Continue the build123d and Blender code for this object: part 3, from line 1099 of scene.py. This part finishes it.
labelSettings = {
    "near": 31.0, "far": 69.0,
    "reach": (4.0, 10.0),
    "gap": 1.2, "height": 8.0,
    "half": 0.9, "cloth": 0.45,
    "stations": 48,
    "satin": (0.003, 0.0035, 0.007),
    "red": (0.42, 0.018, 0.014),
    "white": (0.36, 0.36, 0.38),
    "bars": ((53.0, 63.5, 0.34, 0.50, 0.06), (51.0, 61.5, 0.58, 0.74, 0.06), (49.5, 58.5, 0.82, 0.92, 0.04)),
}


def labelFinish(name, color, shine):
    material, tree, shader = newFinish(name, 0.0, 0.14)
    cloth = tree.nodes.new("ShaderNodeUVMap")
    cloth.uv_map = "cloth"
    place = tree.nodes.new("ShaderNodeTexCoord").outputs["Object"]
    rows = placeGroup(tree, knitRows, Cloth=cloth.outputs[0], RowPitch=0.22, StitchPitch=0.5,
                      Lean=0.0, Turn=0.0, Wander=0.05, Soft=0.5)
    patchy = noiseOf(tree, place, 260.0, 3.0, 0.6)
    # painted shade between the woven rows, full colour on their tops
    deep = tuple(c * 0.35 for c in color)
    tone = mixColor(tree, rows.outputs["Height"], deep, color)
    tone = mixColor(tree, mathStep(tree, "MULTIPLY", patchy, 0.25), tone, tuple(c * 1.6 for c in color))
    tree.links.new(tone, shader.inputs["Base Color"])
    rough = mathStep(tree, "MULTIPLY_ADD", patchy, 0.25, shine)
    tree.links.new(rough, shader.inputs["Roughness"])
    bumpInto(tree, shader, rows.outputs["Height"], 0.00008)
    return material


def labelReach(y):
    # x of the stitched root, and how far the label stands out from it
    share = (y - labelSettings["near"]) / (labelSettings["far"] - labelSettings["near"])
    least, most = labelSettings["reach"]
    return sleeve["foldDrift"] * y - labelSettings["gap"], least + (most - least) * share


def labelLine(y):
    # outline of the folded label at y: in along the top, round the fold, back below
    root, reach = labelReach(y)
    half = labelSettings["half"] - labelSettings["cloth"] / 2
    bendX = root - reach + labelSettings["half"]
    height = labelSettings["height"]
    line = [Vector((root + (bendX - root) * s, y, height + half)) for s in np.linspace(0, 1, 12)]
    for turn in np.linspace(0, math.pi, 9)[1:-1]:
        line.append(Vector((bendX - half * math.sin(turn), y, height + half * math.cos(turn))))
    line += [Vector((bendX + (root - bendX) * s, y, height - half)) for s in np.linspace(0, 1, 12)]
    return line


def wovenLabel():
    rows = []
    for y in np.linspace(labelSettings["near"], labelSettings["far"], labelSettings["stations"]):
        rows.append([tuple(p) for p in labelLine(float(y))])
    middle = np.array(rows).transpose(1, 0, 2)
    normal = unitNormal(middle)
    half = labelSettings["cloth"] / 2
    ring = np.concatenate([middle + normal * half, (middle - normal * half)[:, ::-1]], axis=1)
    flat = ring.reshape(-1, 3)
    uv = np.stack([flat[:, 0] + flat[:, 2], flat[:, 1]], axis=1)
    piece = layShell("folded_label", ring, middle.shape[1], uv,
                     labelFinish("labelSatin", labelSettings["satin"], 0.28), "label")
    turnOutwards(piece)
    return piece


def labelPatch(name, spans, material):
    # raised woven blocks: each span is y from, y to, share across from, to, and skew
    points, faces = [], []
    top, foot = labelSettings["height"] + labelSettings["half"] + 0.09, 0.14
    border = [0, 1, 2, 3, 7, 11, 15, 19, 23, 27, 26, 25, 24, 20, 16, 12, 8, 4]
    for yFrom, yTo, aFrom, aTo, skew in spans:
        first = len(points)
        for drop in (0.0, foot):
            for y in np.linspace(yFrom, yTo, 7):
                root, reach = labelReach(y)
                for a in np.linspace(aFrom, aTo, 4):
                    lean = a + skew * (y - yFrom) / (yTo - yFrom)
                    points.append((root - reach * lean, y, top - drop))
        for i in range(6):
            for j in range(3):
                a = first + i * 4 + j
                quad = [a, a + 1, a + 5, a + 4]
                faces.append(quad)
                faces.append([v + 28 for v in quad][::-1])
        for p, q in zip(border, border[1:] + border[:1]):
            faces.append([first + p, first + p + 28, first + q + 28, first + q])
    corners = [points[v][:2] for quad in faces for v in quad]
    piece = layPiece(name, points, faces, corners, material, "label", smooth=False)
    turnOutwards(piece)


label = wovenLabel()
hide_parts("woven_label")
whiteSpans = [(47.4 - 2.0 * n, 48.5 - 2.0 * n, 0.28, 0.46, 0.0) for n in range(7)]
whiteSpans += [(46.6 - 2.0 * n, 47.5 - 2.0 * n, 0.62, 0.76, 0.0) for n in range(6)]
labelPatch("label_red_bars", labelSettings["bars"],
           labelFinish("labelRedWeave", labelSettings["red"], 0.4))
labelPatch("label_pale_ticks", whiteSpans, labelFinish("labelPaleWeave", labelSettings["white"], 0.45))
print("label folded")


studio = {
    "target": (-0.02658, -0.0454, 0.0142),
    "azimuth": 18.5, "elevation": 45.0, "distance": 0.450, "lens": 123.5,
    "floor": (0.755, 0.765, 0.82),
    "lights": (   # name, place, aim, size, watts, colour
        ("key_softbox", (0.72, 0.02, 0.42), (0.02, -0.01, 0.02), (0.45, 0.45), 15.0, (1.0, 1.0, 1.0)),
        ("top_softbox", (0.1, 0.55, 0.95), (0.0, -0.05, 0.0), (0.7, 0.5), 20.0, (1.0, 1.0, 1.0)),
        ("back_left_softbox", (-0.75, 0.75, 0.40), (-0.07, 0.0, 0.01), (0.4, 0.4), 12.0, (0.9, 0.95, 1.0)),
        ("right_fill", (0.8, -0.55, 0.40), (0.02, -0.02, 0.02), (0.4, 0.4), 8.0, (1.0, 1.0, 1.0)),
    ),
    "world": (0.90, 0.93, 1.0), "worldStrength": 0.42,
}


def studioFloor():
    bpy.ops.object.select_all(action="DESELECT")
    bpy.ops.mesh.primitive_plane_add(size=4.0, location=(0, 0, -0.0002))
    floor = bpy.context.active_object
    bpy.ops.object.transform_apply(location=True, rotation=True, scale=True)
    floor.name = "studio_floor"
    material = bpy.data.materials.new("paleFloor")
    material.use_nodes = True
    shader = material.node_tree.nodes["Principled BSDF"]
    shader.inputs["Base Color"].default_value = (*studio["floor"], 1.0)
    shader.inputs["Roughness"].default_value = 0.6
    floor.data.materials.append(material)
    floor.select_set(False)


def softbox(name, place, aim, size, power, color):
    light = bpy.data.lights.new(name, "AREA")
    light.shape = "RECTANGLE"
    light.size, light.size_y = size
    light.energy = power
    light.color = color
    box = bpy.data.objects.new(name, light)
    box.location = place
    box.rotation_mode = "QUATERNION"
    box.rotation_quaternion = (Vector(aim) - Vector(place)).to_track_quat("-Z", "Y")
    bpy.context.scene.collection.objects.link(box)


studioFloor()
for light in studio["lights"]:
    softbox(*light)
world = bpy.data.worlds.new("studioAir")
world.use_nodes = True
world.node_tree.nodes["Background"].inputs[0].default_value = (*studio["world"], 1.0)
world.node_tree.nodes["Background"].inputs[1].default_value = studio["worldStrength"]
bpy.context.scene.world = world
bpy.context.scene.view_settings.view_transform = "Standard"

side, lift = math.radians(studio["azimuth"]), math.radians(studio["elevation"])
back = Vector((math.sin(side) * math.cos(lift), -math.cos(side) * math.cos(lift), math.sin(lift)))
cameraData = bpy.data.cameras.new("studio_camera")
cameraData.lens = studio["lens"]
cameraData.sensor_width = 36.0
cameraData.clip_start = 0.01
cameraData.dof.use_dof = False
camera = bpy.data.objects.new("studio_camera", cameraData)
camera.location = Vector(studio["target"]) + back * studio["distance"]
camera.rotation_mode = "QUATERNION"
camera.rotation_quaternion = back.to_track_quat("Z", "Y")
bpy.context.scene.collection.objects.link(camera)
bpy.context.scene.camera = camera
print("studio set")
################
### THE EXERCISE:
Quote verbatim the opening lines of the listing above, ending with the line where "return line" appears; include both endpoints and nothing more.

### TASK OUTPUT:
Continue the build123d and Blender code for this object: part 3, from line 1099 of scene.py. This part finishes it.
labelSettings = {
    "near": 31.0, "far": 69.0,
    "reach": (4.0, 10.0),
    "gap": 1.2, "height": 8.0,
    "half": 0.9, "cloth": 0.45,
    "stations": 48,
    "satin": (0.003, 0.0035, 0.007),
    "red": (0.42, 0.018, 0.014),
    "white": (0.36, 0.36, 0.38),
    "bars": ((53.0, 63.5, 0.34, 0.50, 0.06), (51.0, 61.5, 0.58, 0.74, 0.06), (49.5, 58.5, 0.82, 0.92, 0.04)),
}


def labelFinish(name, color, shine):
    material, tree, shader = newFinish(name, 0.0, 0.14)
    cloth = tree.nodes.new("ShaderNodeUVMap")
    cloth.uv_map = "cloth"
    place = tree.nodes.new("ShaderNodeTexCoord").outputs["Object"]
    rows = placeGroup(tree, knitRows, Cloth=cloth.outputs[0], RowPitch=0.22, StitchPitch=0.5,
                      Lean=0.0, Turn=0.0, Wander=0.05, Soft=0.5)
    patchy = noiseOf(tree, place, 260.0, 3.0, 0.6)
    # painted shade between the woven rows, full colour on their tops
    deep = tuple(c * 0.35 for c in color)
    tone = mixColor(tree, rows.outputs["Height"], deep, color)
    tone = mixColor(tree, mathStep(tree, "MULTIPLY", patchy, 0.25), tone, tuple(c * 1.6 for c in color))
    tree.links.new(tone, shader.inputs["Base Color"])
    rough = mathStep(tree, "MULTIPLY_ADD", patchy, 0.25, shine)
    tree.links.new(rough, shader.inputs["Roughness"])
    bumpInto(tree, shader, rows.outputs["Height"], 0.00008)
    return material


def labelReach(y):
    # x of the stitched root, and how far the label stands out from it
    share = (y - labelSettings["near"]) / (labelSettings["far"] - labelSettings["near"])
    least, most = labelSettings["reach"]
    return sleeve["foldDrift"] * y - labelSettings["gap"], least + (most - least) * share


def labelLine(y):
    # outline of the folded label at y: in along the top, round the fold, back below
    root, reach = labelReach(y)
    half = labelSettings["half"] - labelSettings["cloth"] / 2
    bendX = root - reach + labelSettings["half"]
    height = labelSettings["height"]
    line = [Vector((root + (bendX - root) * s, y, height + half)) for s in np.linspace(0, 1, 12)]
    for turn in np.linspace(0, math.pi, 9)[1:-1]:
        line.append(Vector((bendX - half * math.sin(turn), y, height + half * math.cos(turn))))
    line += [Vector((bendX + (root - bendX) * s, y, height - half)) for s in np.linspace(0, 1, 12)]
    return line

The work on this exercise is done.